▼

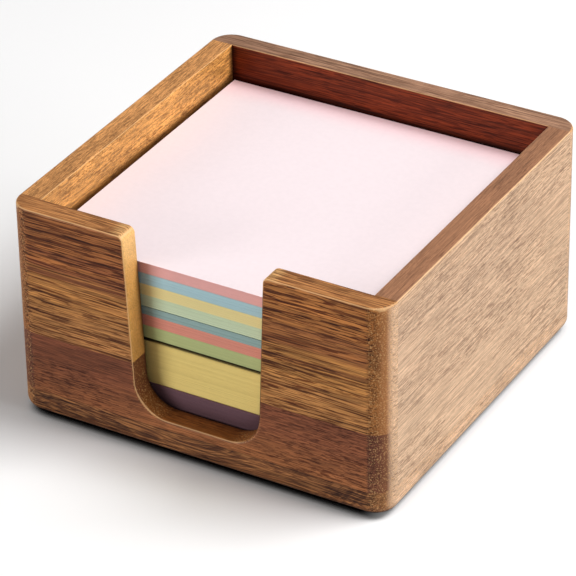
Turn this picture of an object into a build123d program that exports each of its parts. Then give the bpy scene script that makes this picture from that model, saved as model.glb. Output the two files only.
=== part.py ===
"""Desk holder for square memo notes: a glued-up wooden box with an open top and a finger notch.

Millimetres. X runs along the front, the front faces -Y and +Z is up. The origin is on the
desk, under the middle of the box.

The boards are glued into a box first and sanded as one piece, so its rounded corners, its
rounded underside and its eased rim run on across the glue lines. The same is done here: the
finished box is shaped whole, and then parted at its glue lines into the separate boards.
"""
import os

from build123d import *

# The notes are the standard square size, and the box is built round them.
note_side = 76.2
side_room = 0.9  # from the notes to the left and right boards
end_room = 0.4  # from the notes to the front and back boards

# The boards.
side_board_thickness = 5.3
end_board_thickness = 5.1  # the front and the back
base_thickness = 6.0
wood_height = 50.0  # from the underside to the rim
lower_stave_width = 14.1  # the front and back are two staves, and this one stands on the base

# What the sanding leaves on the edges.
corner_radius = 5.0
underside_radius = 2.6
outer_ease = 0.6  # along the outside of the rim and of the notch
inner_ease = 0.35  # along the inside of both

# The finger notch in the front. Its sides lean out a little towards the rim.
notch_width_at_rim = 32.8
notch_width_at_floor = 29.0
notch_sill = 2.1  # the wood left between the base and the floor of the notch
notch_floor_radius = 7.5
lobe_radius = 1.5  # where the sides of the notch turn into the rim

# The anti-slip feet under the base.
foot_diameter = 10.0
foot_thickness = 0.8
foot_inset = 13.0  # from the outside of the box to the middle of a foot

# The stack of notes, from the bottom up. Each run of one colour has its thickness and how
# far off centre it was put down, to the right and to the back.
papers = {
    "purple_pad": (6.4, 0.15, -0.05),
    "yellow_pad": (11.2, -0.10, 0.20),
    "lower_pad_green_leaves": (2.95, 0.05, -0.25),
    "lower_pad_coral_leaves": (2.60, 0.05, -0.25),
    "lower_pad_teal_leaves": (2.10, 0.05, -0.25),
    "upper_pad_green_leaves": (2.70, 0.0, -0.30),
    "upper_pad_yellow_leaves": (2.65, 0.0, -0.30),
    "upper_pad_blue_leaves": (2.60, 0.0, -0.30),
    "upper_pad_pink_leaves": (2.50, 0.0, -0.30),
}

# What follows from those sizes.
bay_width = note_side + 2 * side_room
bay_depth = note_side + 2 * end_room
box_width = bay_width + 2 * side_board_thickness
box_depth = bay_depth + 2 * end_board_thickness
underside = foot_thickness
base_top = underside + base_thickness
glue_line = base_top + lower_stave_width
notch_floor = base_top + notch_sill
rim = underside + wood_height
half_notch_at_rim = notch_width_at_rim / 2
half_notch_at_floor = notch_width_at_floor / 2
outer_wall = -box_depth / 2  # the outside of the front board, along Y
inner_wall = -bay_depth / 2  # and its inside
tiny = 0.001  # how near two measures are when they are the same place


def slab(left, right, front, back, bottom, top):
    """A straight block between six planes."""
    block = Box(right - left, back - front, top - bottom, align=(Align.MIN, Align.MIN, Align.MIN))
    return Pos(left, front, bottom) * block


def rounded_block():
    """The outside of the box, with its upright corners and its underside rounded."""
    outline = Pos(0, 0, underside) * RectangleRounded(box_width, box_depth, corner_radius)
    block = extrude(outline, wood_height)
    return fillet(block.faces().sort_by(Axis.Z)[0].edges(), underside_radius)


def notch_cutter():
    """The finger notch as a plate through the front board, flared where it meets the rim."""
    half_flare = half_notch_at_rim + 2 * lobe_radius
    above_rim = rim + corner_radius
    right_side = [
        (half_notch_at_floor, notch_floor),
        (half_notch_at_rim, rim),
        (half_flare, rim),
        (half_flare, above_rim),
    ]
    left_side = [(-x, z) for x, z in reversed(right_side)]
    elevation = make_face(Polyline(*left_side, *right_side, close=True))
    elevation = fillet(elevation.vertices().group_by(Axis.Y)[0], notch_floor_radius)
    rim_corners = [v for v in elevation.vertices() if abs(abs(v.X) - half_notch_at_rim) < tiny]
    elevation = fillet(rim_corners, lobe_radius)
    plate = extrude(Plane.XZ * elevation, 1.5 * end_board_thickness, both=True)
    return Pos(0, inner_wall, 0) * plate


def rim_edges(box, inside):
    """The edges along the rim, on the inside or on the outside of the boards."""
    chosen = []
    for edge in box.edges():
        middle = edge.center()
        in_bay = abs(middle.X) < bay_width / 2 + tiny and abs(middle.Y) < bay_depth / 2 + tiny
        through_front = inner_wall - middle.Y > tiny and middle.Y - outer_wall > tiny
        through_front = through_front and abs(middle.X) < bay_width / 2
        on_rim = edge.bounding_box().min.Z > rim - tiny
        if on_rim and not through_front and in_bay == inside:
            chosen.append(edge)
    return chosen


def notch_edges(box, wall):
    """The edges along the notch, on the outside or on the inside of the front board."""
    chosen = []
    for edge in box.edges():
        extent = edge.bounding_box()
        on_wall = abs(extent.min.Y - wall) < tiny and abs(extent.max.Y - wall) < tiny
        beside_notch = abs(edge.center().X) < half_notch_at_rim + lobe_radius
        below_rim = extent.min.Z < rim - tiny
        if on_wall and beside_notch and below_rim and extent.min.Z > notch_floor - tiny:
            chosen.append(edge)
    return chosen


def sanded_box():
    """The wooden box in one piece, hollowed, notched and eased along its edges."""
    bay = slab(-bay_width / 2, bay_width / 2, -bay_depth / 2, bay_depth / 2, base_top, rim + 1)
    box = rounded_block() - bay - notch_cutter()
    box = fillet(rim_edges(box, inside=False) + notch_edges(box, outer_wall), outer_ease)
    return fillet(rim_edges(box, inside=True) + notch_edges(box, inner_wall), inner_ease)


def boards():
    """The box parted at its glue lines. The front and the back run across the full width."""
    box = sanded_box()
    left, right = -box_width / 2, box_width / 2
    zones = {
        "base_board": slab(left, right, outer_wall, -outer_wall, underside, base_top),
        "front_lower_stave": slab(left, right, outer_wall, inner_wall, base_top, glue_line),
        "front_left_upper_stave": slab(left, 0, outer_wall, inner_wall, glue_line, rim),
        "front_right_upper_stave": slab(0, right, outer_wall, inner_wall, glue_line, rim),
        "back_lower_stave": slab(left, right, -inner_wall, -outer_wall, base_top, glue_line),
        "back_upper_stave": slab(left, right, -inner_wall, -outer_wall, glue_line, rim),
        "left_board": slab(left, -bay_width / 2, inner_wall, -inner_wall, base_top, rim),
        "right_board": slab(bay_width / 2, right, inner_wall, -inner_wall, base_top, rim),
    }
    return {name: box & zone for name, zone in zones.items()}


def feet():
    """Four round pads stuck to the underside, one near each corner."""
    reach_x = box_width / 2 - foot_inset
    reach_y = box_depth / 2 - foot_inset
    places = {
        "front_left_foot": (-reach_x, -reach_y),
        "front_right_foot": (reach_x, -reach_y),
        "back_left_foot": (-reach_x, reach_y),
        "back_right_foot": (reach_x, reach_y),
    }
    disc = Circle(foot_diameter / 2)
    return {name: extrude(Pos(x, y, 0) * disc, foot_thickness) for name, (x, y) in places.items()}


def note_stack():
    """The notes, laid one on another from the base up."""
    stack = {}
    bottom = base_top
    half = note_side / 2
    for name, (thickness, right_shift, back_shift) in papers.items():
        leaves = slab(-half, half, -half, half, bottom, bottom + thickness)
        stack[name] = Pos(right_shift, back_shift, 0) * leaves
        bottom += thickness
    return stack


os.makedirs("parts", exist_ok=True)
for name, piece in {**boards(), **feet(), **note_stack()}.items():
    export_step(piece, f"parts/{name}.step")
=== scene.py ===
"""A wooden memo pad holder with its stack of colour notes, on a plain pale floor."""

import math
import random

import bpy
from mathutils import Matrix, Vector


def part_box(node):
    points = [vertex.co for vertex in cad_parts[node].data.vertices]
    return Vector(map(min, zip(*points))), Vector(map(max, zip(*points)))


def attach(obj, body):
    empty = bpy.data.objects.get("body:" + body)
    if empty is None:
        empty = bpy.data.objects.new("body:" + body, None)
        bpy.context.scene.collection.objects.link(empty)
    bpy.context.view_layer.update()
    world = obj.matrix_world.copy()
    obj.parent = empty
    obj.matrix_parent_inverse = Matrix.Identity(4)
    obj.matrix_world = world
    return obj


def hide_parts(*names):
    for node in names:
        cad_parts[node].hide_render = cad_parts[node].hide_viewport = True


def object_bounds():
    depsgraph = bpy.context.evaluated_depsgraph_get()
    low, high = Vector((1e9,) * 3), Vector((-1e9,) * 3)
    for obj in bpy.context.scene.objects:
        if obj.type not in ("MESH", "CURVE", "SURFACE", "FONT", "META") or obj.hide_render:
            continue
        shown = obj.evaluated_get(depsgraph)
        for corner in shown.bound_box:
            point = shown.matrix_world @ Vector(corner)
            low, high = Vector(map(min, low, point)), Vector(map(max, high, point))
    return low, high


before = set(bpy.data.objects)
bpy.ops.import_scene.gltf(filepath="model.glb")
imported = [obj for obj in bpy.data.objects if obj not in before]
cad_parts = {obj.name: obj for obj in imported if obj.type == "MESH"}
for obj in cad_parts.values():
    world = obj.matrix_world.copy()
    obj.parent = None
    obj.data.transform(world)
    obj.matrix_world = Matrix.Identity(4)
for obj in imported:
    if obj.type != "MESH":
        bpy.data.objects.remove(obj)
cad_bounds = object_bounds()
mm = 0.001

# ---------------------------------------------------------------------------------------------
# The base board. One board of acacia under the whole box, with its grain across the front, so
# that its end grain shows at the left and right. It is glued under the walls and sanded round.
# ---------------------------------------------------------------------------------------------
front_face = cad_bounds[0].y / mm
rim_height = cad_bounds[1].z / mm
beyond = 60  # in mm, past every face of the box
right_end = (25, beyond, 1)  # limits along X: low, high and softness

# What pores, lines and marks leave of the wood's own colour, and the painted crevice shade.
pore_shade = (0.24, 0.15, 0.12, 1.0)
line_shade = (0.26, 0.16, 0.13, 1.0)
mark_shade = (0.20, 0.12, 0.09, 1.0)
painted_crevice_shade = (0.12, 0.07, 0.05, 1.0)


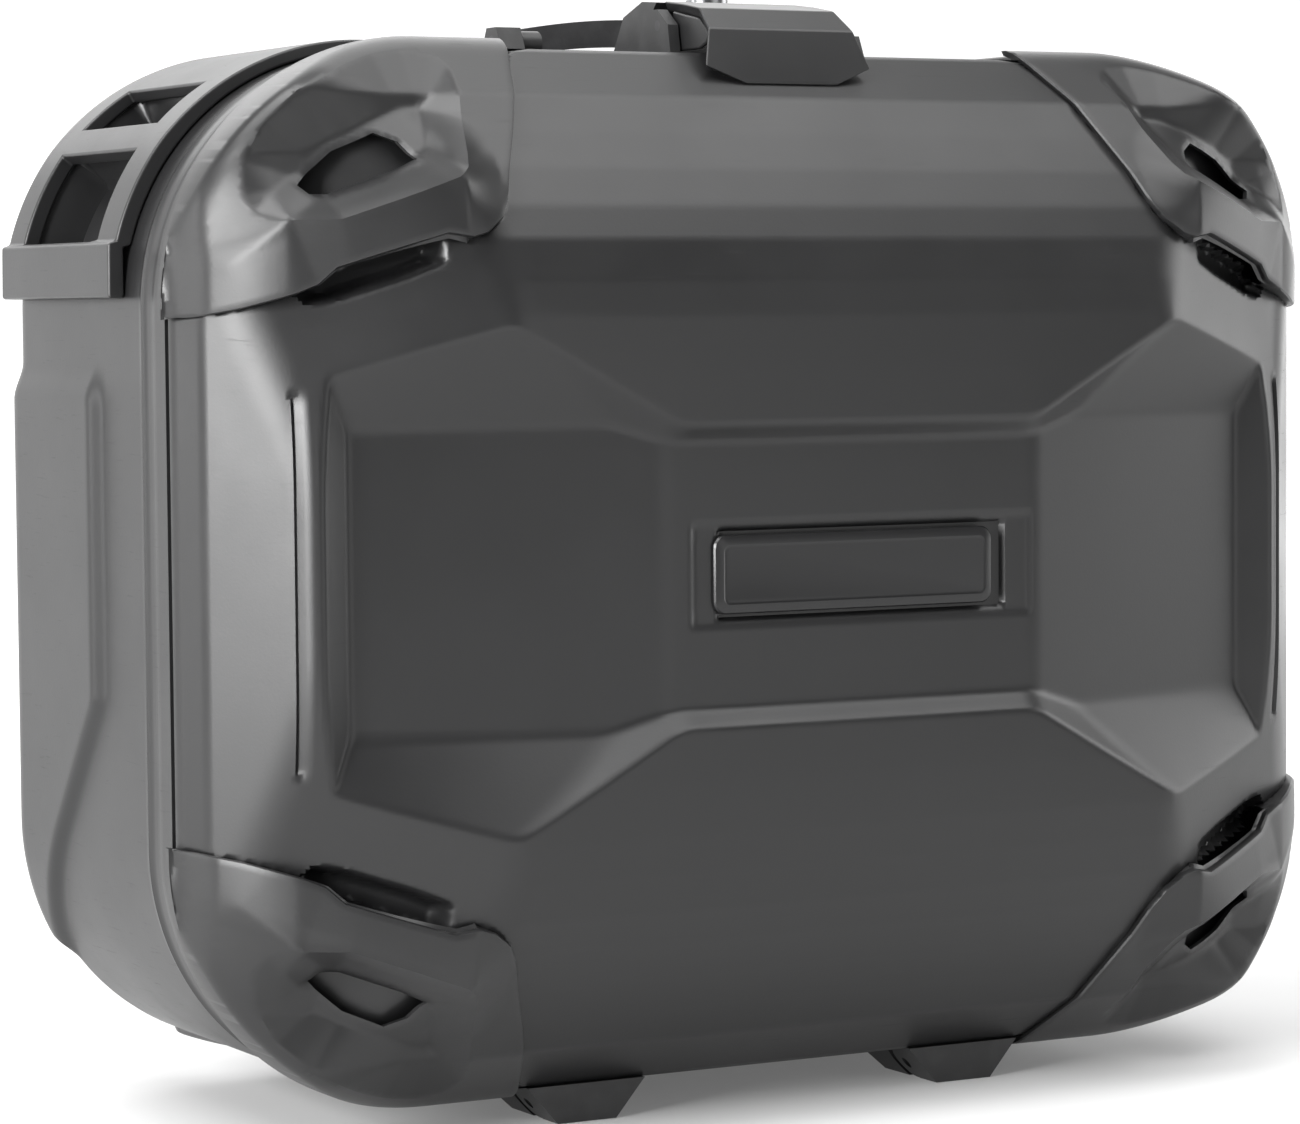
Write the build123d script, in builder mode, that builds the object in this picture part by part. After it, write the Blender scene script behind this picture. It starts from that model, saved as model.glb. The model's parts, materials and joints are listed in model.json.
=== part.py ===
from build123d import *
import os

# Hard motorcycle side case: hollow base, hinged lid, corner guards, latch, lock, handle and carrier mount.
# Frame: +Z up, lid towards -Y, X left to right. The origin is at the middle of the footprint, on the ground.
os.makedirs("parts", exist_ok=True)

# ---- driving dimensions, mm ----
HALF_WIDTH = 235.0          # shell rim, half of the case's length
HALF_HEIGHT = 186.7         # shell rim, half of the case's height
CORNER_R = 92.0             # corner radius of the rim
LID_DEPTH = 76.5            # seam to the front of the two proud faces
BASE_DEPTH = 148.0          # seam to the back wall
HOOK_PROUD = 14.0           # carrier hooks stand this far behind the back wall
HINGE_DROP = 14.0           # hinges hang this far below the shell
LID_WALL = 3.5
BASE_WALL = 4.0
SEAM_GAP = 1.0              # each rim stops this far from the seam plane
GUARD_PROUD = 4.0           # corner guards stand this far out of the shell
LUG_PROUD = 12.0            # lashing bars stand this far out of the lid's sloping faces
LUG_GAP = 8.5               # strap space under each lashing bar
RUN_CLEAR = 0.05            # radial clearance of a shaft in its hole

SEAM_Y = (LID_DEPTH - BASE_DEPTH - HOOK_PROUD) / 2
MID_Z = HALF_HEIGHT + HINGE_DROP
BACK_Y = SEAM_Y + BASE_DEPTH
SIDES = {"left": -1, "right": 1}
LEVELS = {"upper": 1, "lower": -1}

# half profiles of the lid: (distance from the middle, depth in front of the seam)
HEIGHT_PROFILE = [(54.0, LID_DEPTH), (91.0, 74.5), (118.0, 67.5), (143.3, 52.5), (169.3, 33.5),
                  (HALF_HEIGHT, 11.0)]
LENGTH_PROFILE = [(74.0, LID_DEPTH), (136.0, 75.0), (199.0, 49.0), (206.0, 45.0), (229.5, 18.0),
                  (HALF_WIDTH, 2.0)]
RIDGE_X, VALLEY_X, CREST_X = 80.0, 187.5, 199.0
PANEL_DEPTH, VALLEY_DEPTH, CREST_DEPTH = 69.0, 43.0, 49.0
DISH_HALF_HEIGHT = 54.0

# hinges under the seam
HINGE_X = 81.0
HINGE_TOP_HALF = 24.0
HINGE_FOOT_HALF = 12.0
LEAF_FRONT = 13.0
BLOCK_BACK = 36.0
PIVOT_Z = 6.2
KNUCKLE_R = 6.0
KNUCKLE_SWEEP_R = 8.8
BASE_KNUCKLE_HALF = 6.0
KNUCKLE_SIDE_GAP = 0.4
HINGE_PIN_R = 2.0

# latch over the top of the seam (y from the seam, z from mid-height)
LATCH_PIVOT = (14.0, 198.0)
LATCH_PIN_R = 2.0
LATCH_FACE = [(-19.0, 175.0), (19.0, 175.0), (35.0, 181.5), (28.7, 195.0), (27.0, 210.0),
              (-27.0, 210.0), (-28.7, 195.0), (-35.0, 181.5)]
EAR_INNER, EAR_OUTER = 29.2, 33.5
LATCH_SWEEP_R = 11.3
LOCK_Y = 36.0
LOCK_R = 8.0

# carry handle, folded back over the base
HANDLE_PIVOT = (60.0, 193.0)
HANDLE_LEG_INNER, HANDLE_LEG_OUTER = 60.0, 68.0
HANDLE_BACK = 104.0
GRIP_DEPTH = 13.0
HANDLE_PIN_R = 3.0

# carrier side
PLATE_HALF_WIDTH, PLATE_HALF_HEIGHT, PLATE_THICK = 120.0, 90.0, 3.0
BOLT_X, BOLT_Z, BOLT_R = 100.0, 70.0, 3.3
SHAFT_R = 6.0
HOOK_X, HOOK_Z = 152.0, 96.0


def front_plane(depth):
    """Plane parallel to the seam, `depth` in front of it, at mid-height: x right, y up."""
    return Plane(origin=(0, SEAM_Y - depth, MID_Z), x_dir=(1, 0, 0), z_dir=(0, -1, 0))


def side_plane(x):
    """Upright plane across the case at x: its x is distance behind the seam, its y is height."""
    return Plane(origin=(x, SEAM_Y, MID_Z), x_dir=(0, 1, 0), z_dir=(1, 0, 0))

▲

## The exercise
Copy out precisely the lines from the line with "for name, piece" to the line with "depsgraph = bpy.context.evaluated_depsgraph_get()" in the material above, including those two lines and omitting all the rest.

## Reply
for name, piece in {**boards(), **feet(), **note_stack()}.items():
    export_step(piece, f"parts/{name}.step")
=== scene.py ===
"""A wooden memo pad holder with its stack of colour notes, on a plain pale floor."""

import math
import random

import bpy
from mathutils import Matrix, Vector


def part_box(node):
    points = [vertex.co for vertex in cad_parts[node].data.vertices]
    return Vector(map(min, zip(*points))), Vector(map(max, zip(*points)))


def attach(obj, body):
    empty = bpy.data.objects.get("body:" + body)
    if empty is None:
        empty = bpy.data.objects.new("body:" + body, None)
        bpy.context.scene.collection.objects.link(empty)
    bpy.context.view_layer.update()
    world = obj.matrix_world.copy()
    obj.parent = empty
    obj.matrix_parent_inverse = Matrix.Identity(4)
    obj.matrix_world = world
    return obj


def hide_parts(*names):
    for node in names:
        cad_parts[node].hide_render = cad_parts[node].hide_viewport = True


def object_bounds():
    depsgraph = bpy.context.evaluated_depsgraph_get()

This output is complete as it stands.